A Homs, quelque quatre mille autres scandaient "liberté, liberté", a indiqué le militant politique Najati Tayara. Les forces de sécurité sont intervenues au bout d'une heure pour les disperser à coups de matraque
LIBÉRATIONS ET TORTURE
Ces manifestations, auxquelles avaient appelé les contestataires sur le réseau social Facebook, ont lieu au lendemain de l'annonce de la formation d'un nouveau gouvernement en Syrie et de la libération de centaines de personnes détenues depuis le début de la contestation. Ce cabinet dirigé par Adel Safar a pour tâche de mener un programme de réformes comprenant notamment la levée de la loi d'urgence en vigueur depuis 1963, la libéralisation de la presse et l'instauration du pluralisme politique, autant de mesures réclamées par les manifestants. Les titulaires des principaux ministères, notamment ceux de la défense, des affaires étrangères et du pétrole, restent cependant inchangés. L'ancien gouvernement, dirigé depuis 2003 par Mohammad Naji Otri, avait démissionné le 29 mars.
L'Observatoire syrien des droits de l'homme (OSDH) a annoncé la libération, jeudi et vendredi, de "centaines" de personnes "arrêtées" lors de manifestations dans plusieurs villes du pays. L'OSDH fait notamment état de la libération du blogueur Ahmad Hadifa, "arrêté le 23 mars en raison de ses activités sur Facebook", et du poète Mohammad Mahmoud Dibo, arrêté le 19 mars près de Banias.
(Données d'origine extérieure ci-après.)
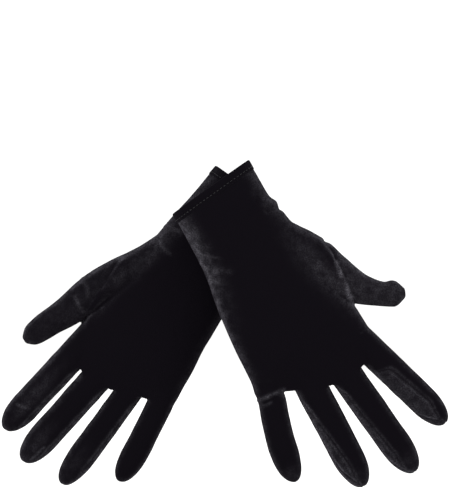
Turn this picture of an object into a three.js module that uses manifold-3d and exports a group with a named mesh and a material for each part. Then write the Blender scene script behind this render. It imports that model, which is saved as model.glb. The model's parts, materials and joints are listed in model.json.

Dans le même temps, l'organisation Human Rights Watch (HRW) a accusé les services de sécurité syriens d'avoir torturé de nombreux manifestants parmi les centaines arrêtés depuis le début du mouvement de contestation. Selon Amnesty International, au moins deux cents personnes ont été tuées dans la répression, la plupart par les forces de sécurité ou par des policiers en civil. Les autorités accusent des bandes "criminelles" ou "armées" d'être responsables des tirs qui ont tué des manifestants et des forces de l'ordre.